Preserve context. Do not analyze single messages or single emails. Preserve threads. Preserve meeting series. Preserve the accumulation of context that gives meaning.

Measure behavior. What are people actually doing? Are they staying or leaving? Are they energized or burned out? Are they implementing decisions or resisting?

Behavior reveals sentiment in ways that communication analysis cannot.

Talk to people directly. In private conversation (off the record), people are more honest. They reveal what they do not express in formal channels.

Account for medium constraints. Some sentiment is constrained by the medium. Formal email might express more cautious sentiment than a hallway conversation about the same topic. Do not compare sentiment across media without accounting for medium effects.

Measure over time. A single Slack message means little. A thread means more. A pattern over weeks means more.

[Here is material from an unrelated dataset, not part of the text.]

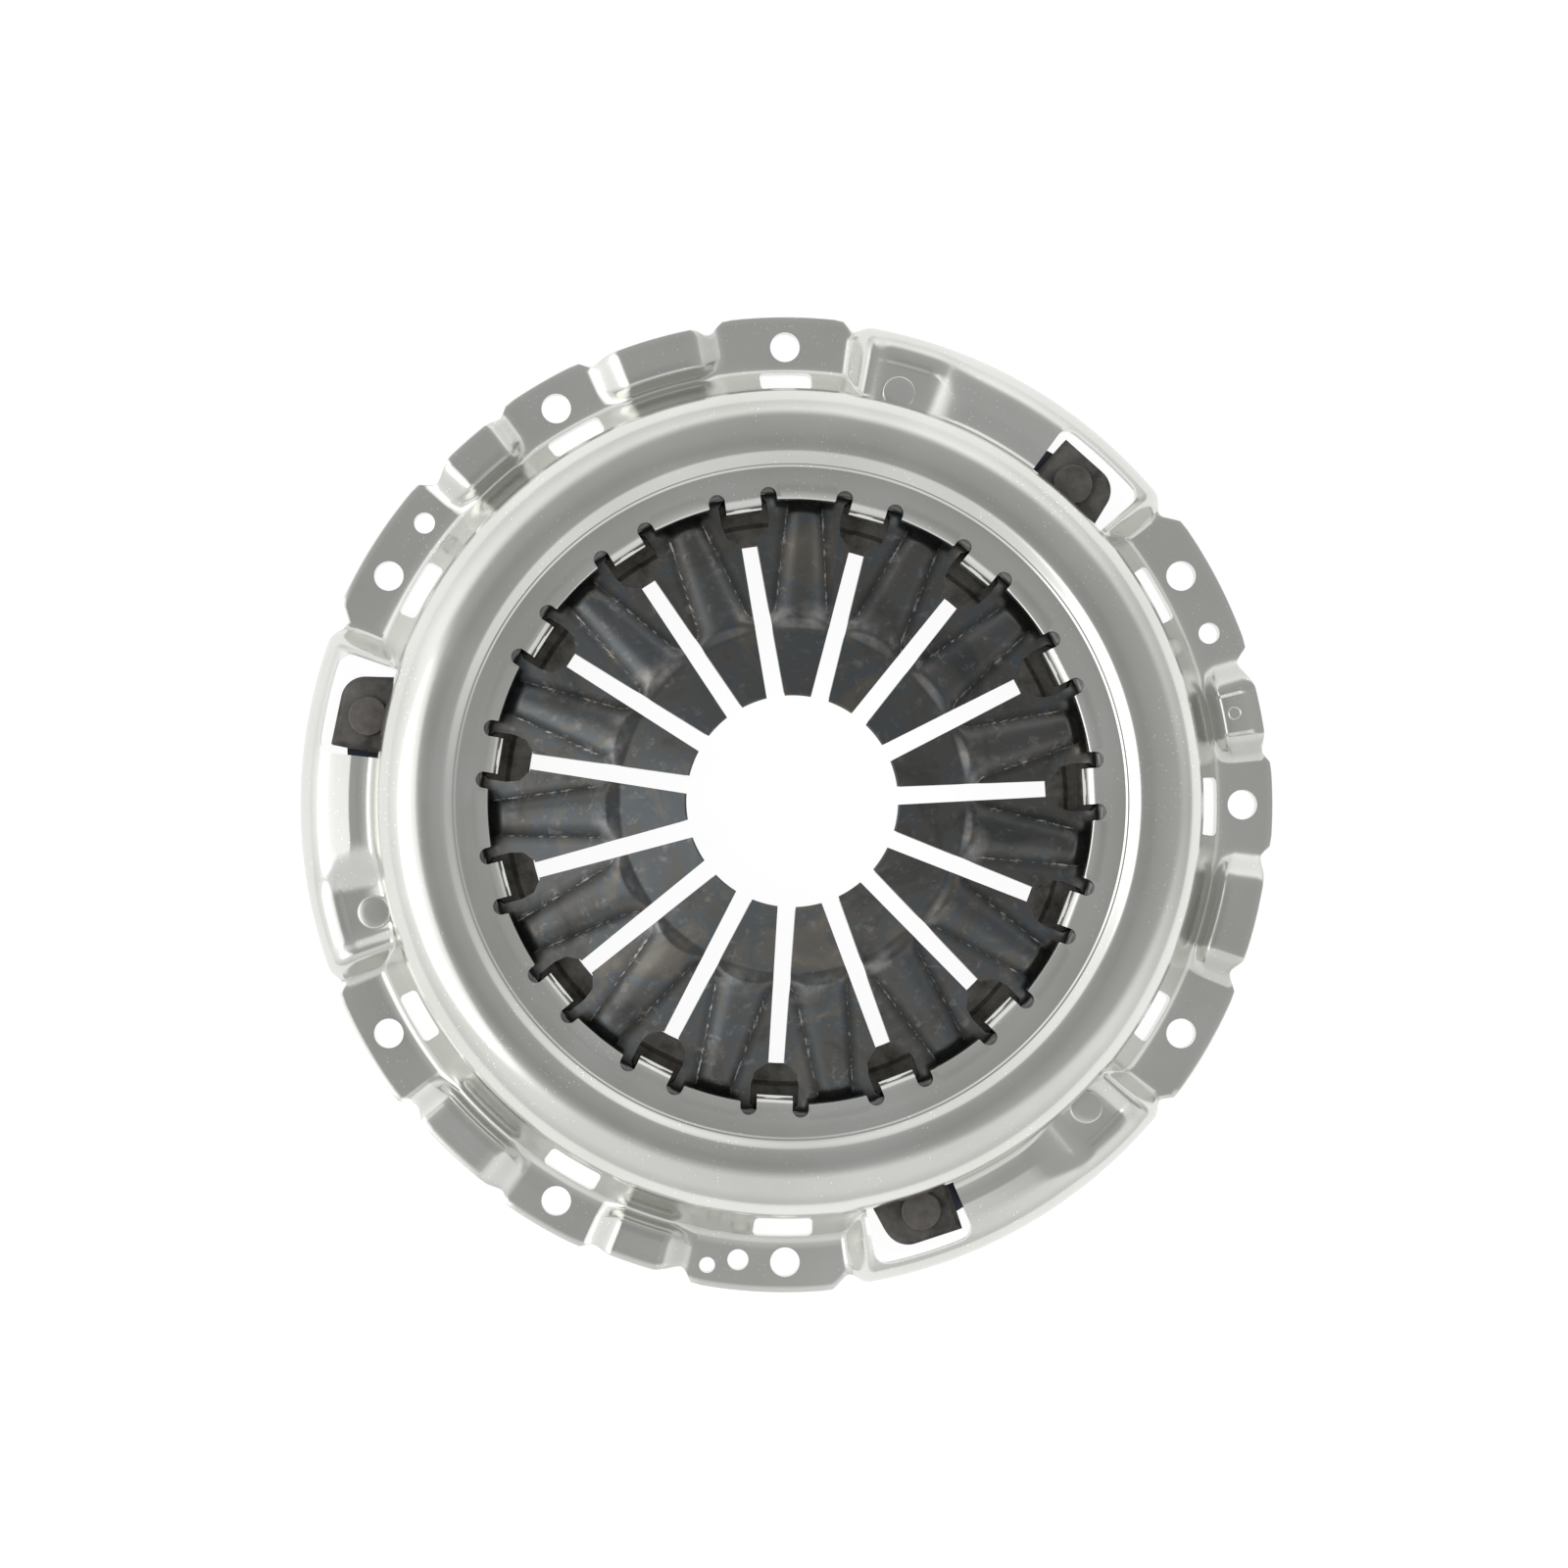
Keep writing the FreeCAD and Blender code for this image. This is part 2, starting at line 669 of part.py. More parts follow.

Watch how sentiment evolves.

Recognize performance. Organizational communication contains performance. People are managing impressions. Read for what is being said and what is being left unsaid.

The Larger Point

Sentiment analysis on organizational communication is double-processed data:

  1. The person shapes their language for the medium and audience
  2. The classifier reads the shaped language and extracts sentiment

Neither layer is direct sentiment. Layer 1 is strategic performance. Layer 2 is the classifier’s interpretation of performance. The actual sentiment is two steps removed.

Organizations that want to understand sentiment need to recognize this. They need to cut through the performance. They need to ask directly, observe behavior, and build relationships.

Sentiment analysis offers a scalable shortcut. But the shortcut skips the understanding. It produces numbers that correlate weakly with actual sentiment.

The organizations that understand their people are the ones that do the harder work. They read between the lines. They understand context. They know their people well enough to read their actual sentiment beneath the strategic language.

This is not scalable. It cannot be automated. But it is accurate.